Though its events are embellished and dramatized, Gates said the narrative is important because it was written by a slave who knew that in her time, her work would never be given serious consideration.
“The most important thing is that now, 150 years after she lived, a female slave is finally having her day,” he said.
Flipping through antique catalogs last summer, Gates came across a manuscript purportedly written by a female slave in the 1850s. He bought the document at an auction for less than $10,000 and spent the next year authenticating the text and narrowing down its possible author.
Describing the work in an interview Saturday in between stops on a promotion tour, Gates said the narrative offers a “glimpse into the mind of an American slave woman.”
Though Gates and other experts were not able to pinpoint the woman who wrote the narrative or the year that she wrote it, they were able to confirm some basic facts. Around 1850 a self-educated female slave in North Carolina who went by the name Hannah Crafts set down a fictionalized account of her life, including a visit to Washington, D.C., and her eventual escape to the North.
The published novel is uncut and includes even Crafts’ deletions to the handwritten manuscript.

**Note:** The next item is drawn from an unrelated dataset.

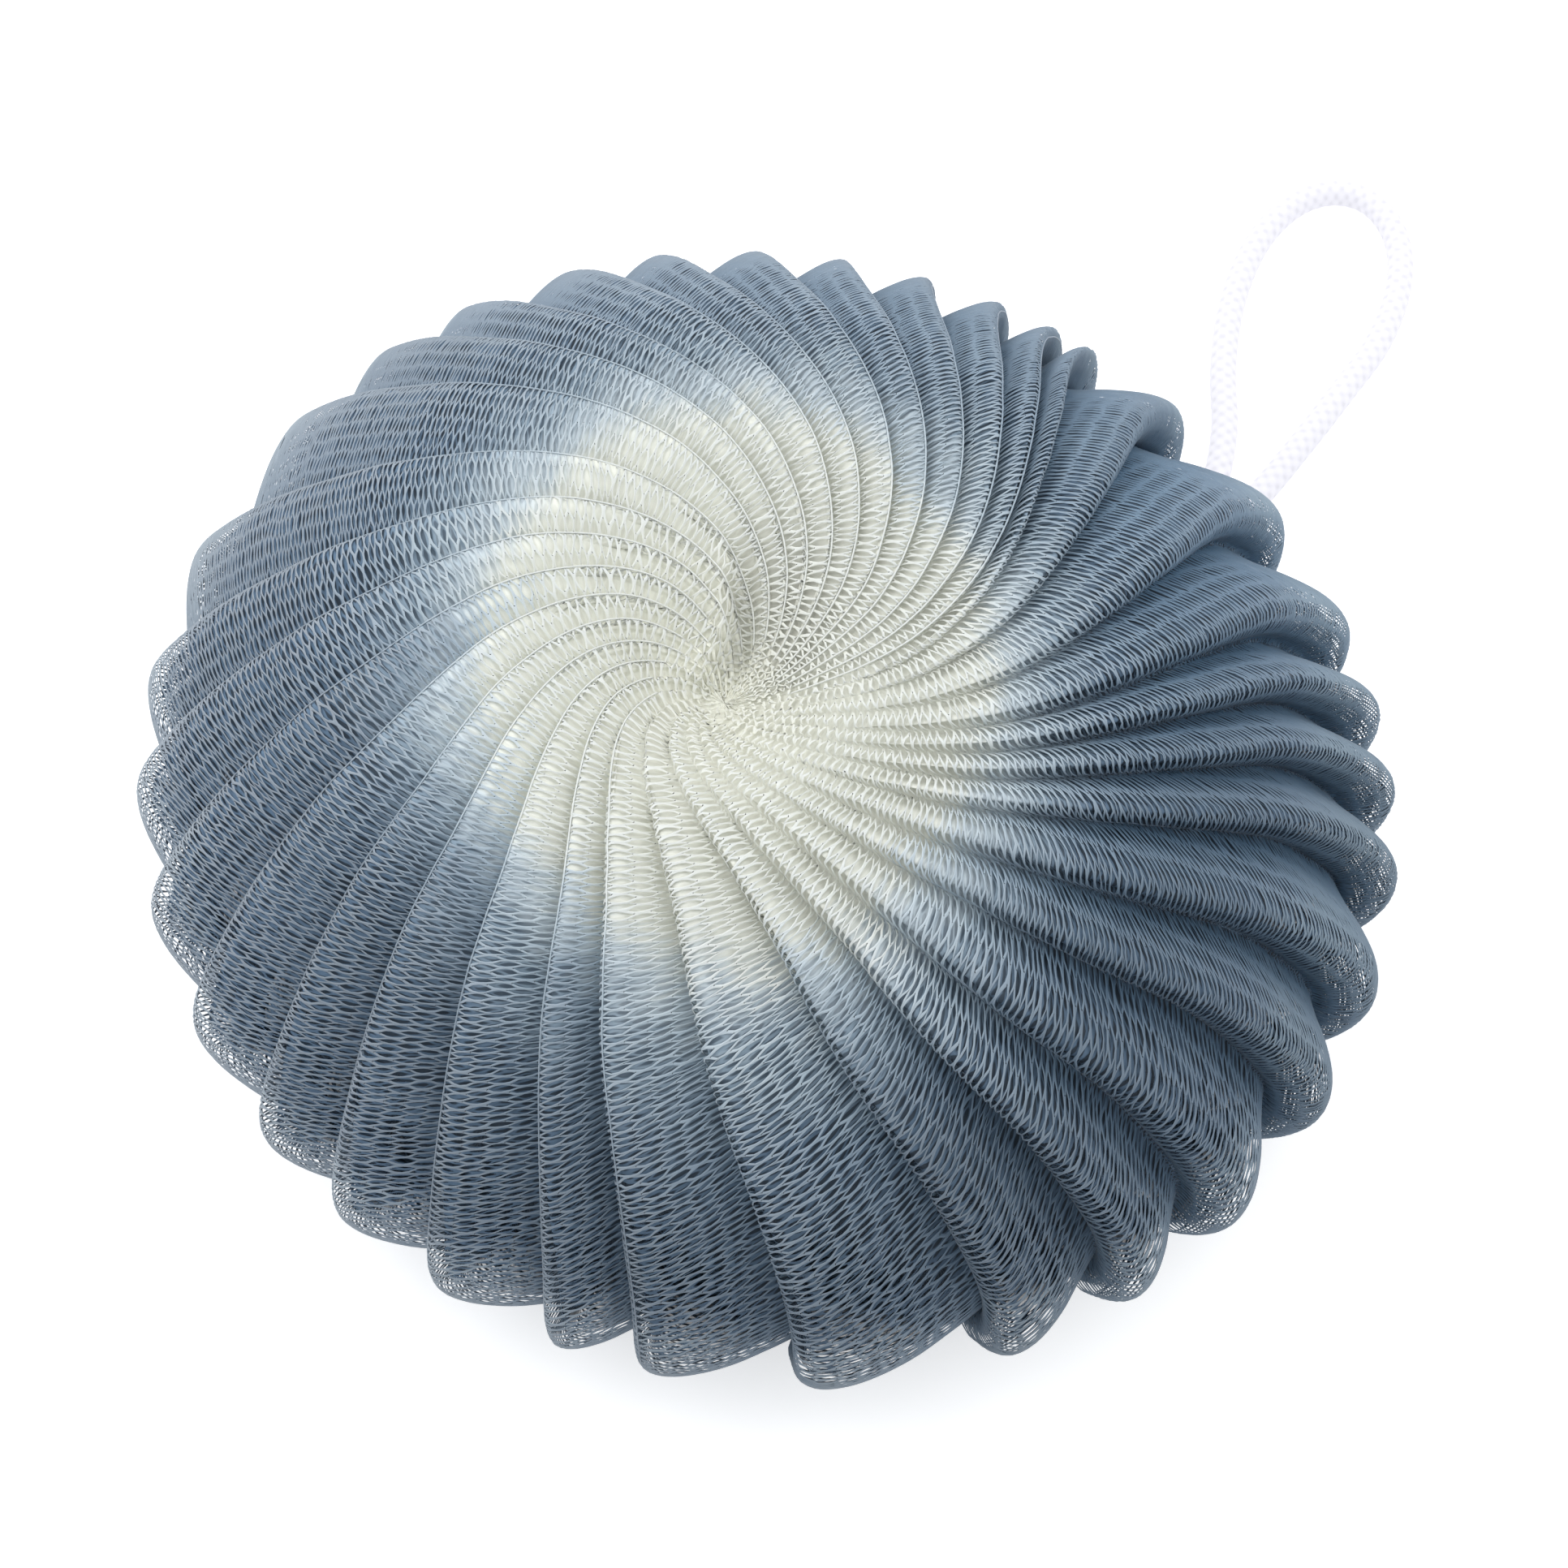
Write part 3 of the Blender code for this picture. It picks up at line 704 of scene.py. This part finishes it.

While Gates touched up some punctuation, he left spelling as it was and made few other changes.
The new book has garnered mixed reviews for its literary qualities—many passages are taken directly from Charles Dickens’ novel, Bleak House, among other sentimental 19th-century works.
A review in Publisher’s Weekly called the style “sentimental and effusive” and another reviewer in Booklist said the narrative was “overwritten and melodramatic but engrossing to the end.”
Reviewers have found the narrative as interesting for Gates’ hand in it as for the original piece itself.
“Nothing intrigues quite the way an old manuscript does: there’s the story told in its pages, but there’s also the story of the pages,” the Publisher’s Weekly review said.
Gates said the work’s merit lies in its place in historical fiction and its uniqueness as perhaps the first novel written by a black woman.
Unlike the celebrated autobiography of Frederick Douglass, The Bondwoman’s Narrative is embellished and dramatized. It’s a work of what Gates calls “autobiographical fiction”—one of just a few such fictional accounts by American slaves, he said.
Gates said proving it was really written by a 19th-century slave became the most time-consuming task, which required hiring an expert on the history of penmanship, pens and paper.
Gates said he expects the novel to have an influence on the academic world equal to that of other narratives.
The publication of this manuscript “will lead other scholars to search for and publish lost works themselves,” he said. “This type of research will continue in the future of African American studies at Harvard.”